1.26    "Survivor's  Benefit"  means if the Bank has  obtained  insurance on the

        life of the Executive,  an annual amount  payable to the  Beneficiary in

        monthly  installments  throughout the Payout Period, equal to the amount

        designated in the  Executive's  Joinder  Agreement.  If the Bank has not

        obtained insurance on the life of the Executive,  the Survivor's Benefit

        shall be equal to the Accrued Benefit of the Executive as of Executive's

        date of death,  annuitized  (using the  Interest  Factor) and payable in

        monthly installments throughout the Payout Period.

 

1.27    "Year of Service"  means a 12 month  period  during  which  Executive is

        employed on a Full-Time  or  Part-Time  basis.  A year of service can be

        measured on the basis of anniversary  dates from the Executive's date of

        hire in the discretion of the Board.

 

                                   SECTION II

                          ESTABLISHMENT OF RABBI TRUST

 

The Bank  intends to  establish  a rabbi  trust  into which the Bank  intends to

contribute  assets  which  shall be held  therein,  subject to the claims of the

Bank's  creditors  in the event of the  Bank's  "Insolvency"  as  defined in the

agreement which establishes such rabbi trust,  until the contributed  assets are

paid to the Executives and their  Beneficiaries in such manner and at such times

as  specified  in  this  Agreement.  It is the  intention  of the  Bank  to make

contributions  to the rabbi  trust to provide the Bank with a source of funds to

assist it in meeting the liabilities of this Agreement.  The rabbi trust and any

assets held  therein  shall  conform to the terms of the rabbi  trust  agreement

which has been established in conjunction with this Agreement. To the extent the

language  in this  Agreement  is  modified  by the  language  in the rabbi trust

agreement,  the rabbi  trust  agreement  shall  supersede  this  Agreement.  Any

contributions  to the  rabbi  trust  shall  be made  during  each  Plan  Year in

accordance with the rabbi trust  agreement.  The amount of such  contribution(s)

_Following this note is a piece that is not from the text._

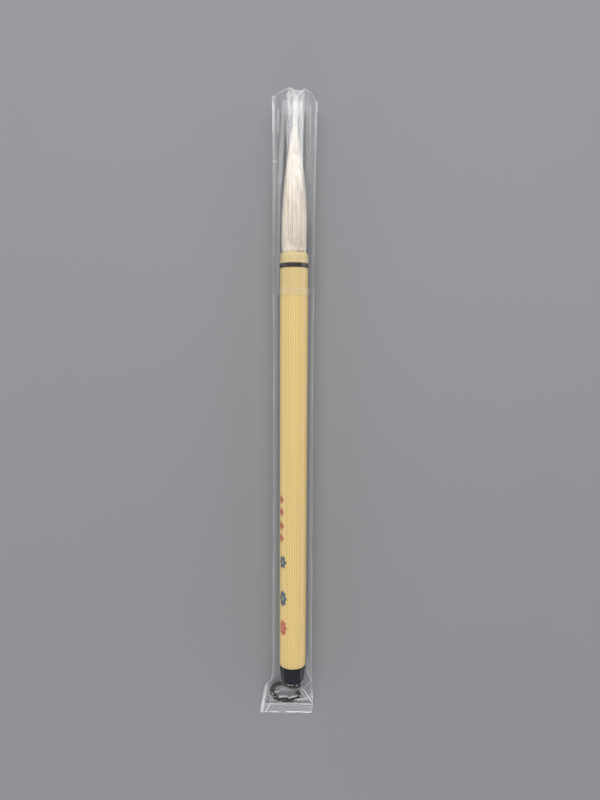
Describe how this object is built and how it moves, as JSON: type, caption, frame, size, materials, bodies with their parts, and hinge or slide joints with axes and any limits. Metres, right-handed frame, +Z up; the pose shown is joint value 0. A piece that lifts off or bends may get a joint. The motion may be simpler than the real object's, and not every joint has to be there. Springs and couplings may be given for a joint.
{
  "type": "calligraphy brush",
  "caption": "Straight ribbed calligraphy brush with a long tapered hair tuft, a clear pull-off cap, a black end plug, a cord hanging loop and a clear film sleeve.",
  "frame": {"origin": "on the flat underside of the film sleeve, straight below the brush's axis and near the middle of the sleeve's length", "axes": "+Y along the brush's axis towards the hair's point, +Z up from the surface it lies on, +X to the right of a viewer who looks along +Y"},
  "size_m": [0.0244, 0.2748, 0.0164],
  "materials": {
    "cream_ribbed_plastic": "satin, fine ribs along the length",
    "cream_collar_plastic": "satin",
    "black_gloss_plastic": "gloss",
    "white_goat_hair": "soft white hair",
    "stiff_core_hair": "stiff tan hair",
    "pale_thread": "wound thread",
    "amber_glue": "hard glue",
    "black_end_plastic": "satin black",
    "maroon_cord": "twisted dark maroon cord",
    "clear_cap_plastic": "clear, glossy",
    "clear_film": "clear crinkled film"
  },
  "bodies": {
    "brush": {"handle_tube": "cream_ribbed_plastic", "hair_collar": "cream_collar_plastic", "black_ring": "black_gloss_plastic", "outer_hair": "white_goat_hair", "core_hair": "stiff_core_hair", "root_binding": "pale_thread", "root_glue": "amber_glue", "end_plug": "black_end_plastic", "loop_knot": "maroon_cord", "hanging_loop": "maroon_cord"},
    "cap": {"clear_cap": "clear_cap_plastic"},
    "sleeve": {"film_sleeve": "clear_film"}
  },
  "joints": [
    {"name": "cap_slide", "type": "slide", "parent": "brush", "child": "cap", "axis": [0, 1, 0], "range_m": [0, 0.085]},
    {"name": "sleeve_slide", "type": "slide", "parent": "brush", "child": "sleeve", "axis": [0, -1, 0], "range_m": [0, 0.275], "deforming": ["hanging_loop"]}
  ]
}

shall be equal to the full  present  value of all  benefit  accruals  under this

Plan, if any, less: (i) previous  contributions  made on behalf of the Executive

to  the  rabbi  trust,   and  (ii)   earnings  to  date  on  all  such  previous

contributions.  In the event of a Change in Control,  the Bank shall transfer to

the rabbi trust  within  thirty  (30) days prior to such Change in Control,  the

present  value of an amount  sufficient  to fully  fund the  Supplemental  Early

Retirement  Benefit for each Executive  covered by this  Agreement.  SECTION III

BENEFITS

 

3.1     Retirement  Benefit.  If the Executive is in service with the Bank until

        reaching  his  Benefit  Age,  the  Executive  shall be  entitled  to the

        Supplemental  Retirement  Benefit.  Such benefit  shall  commence on the

        Executive's  Benefit  Eligibility  Date and shall be  payable in monthly

        installments  throughout the Payout  Period.  In the event the Executive

        dies  at any  time  after  attaining  his  Benefit  Age,  but  prior  to

        completion of all such payments due and owing hereunder,  the Bank shall

        pay  to the  Executive's  Beneficiary  a  continuation  of  the  monthly

        installments for the remainder of the Payout Period.

 

                                       4

<PAGE>

 

3.2     Death Prior to Benefit Age. If the Executive dies prior to attaining his

        Benefit Age but while employed at the Bank, the Executive's  Beneficiary

        shall be entitled to the  Survivor's  Benefit.  The  Survivor's  Benefit

        shall  commence  within  thirty (30) days of the  Executive's  death and

        shall be payable in monthly  installments  throughout the Payout Period.

        In the sole  discretion  of the Bank's  Board of  Directors,  if no life

        insurance has been obtained on Executive's life, the Survivor's  Benefit

        may be paid in a lump sum.

 

3.3     Involuntary  Termination (Other Than for Cause) or Voluntary Termination

        of  Employment.   If  the  Executive's   employment  with  the  Bank  is

        involuntarily terminated prior to the attainment of his Benefit Age, for

        any reason other than for Cause, the Executive's death,  disability,  or

        following a Change in Control (as defined), or the Executive voluntarily

        terminates  his  employment,  other  than  due to Early  Retirement,  as

        defined below, the Executive (or his  Beneficiary)  shall be entitled to

        Executive's  Accrued  Benefit  determined at the time of the Executive's

        termination   of   employment.   Such  benefit  shall  commence  at  the

        Executive's Benefit Age, shall be annuitized (using the Interest Factor)

        and be payable in monthly installments  throughout the Payout Period. In

        the event the Executive dies prior to commencement of such payments, the

        Bank  shall pay to the  Executive's  Beneficiary  a  Survivor's  Benefit

        calculated as if the Bank had not obtained  insurance on the  Executive.

        In the event the Executive dies prior to completion of all such payments

        due  and  owing  hereunder,  the  Bank  shall  pay  to  the  Executive's

        Beneficiary a continuation  of the monthly  installments  payable to the

        Executive  for  the  remainder  of the  Payout  Period.  Notwithstanding

        anything to the contrary herein,  the Administrator may determine to pay

        the  Executive's  Accrued  Benefit to the Executive in a lump sum within

        sixty (60) days of his termination.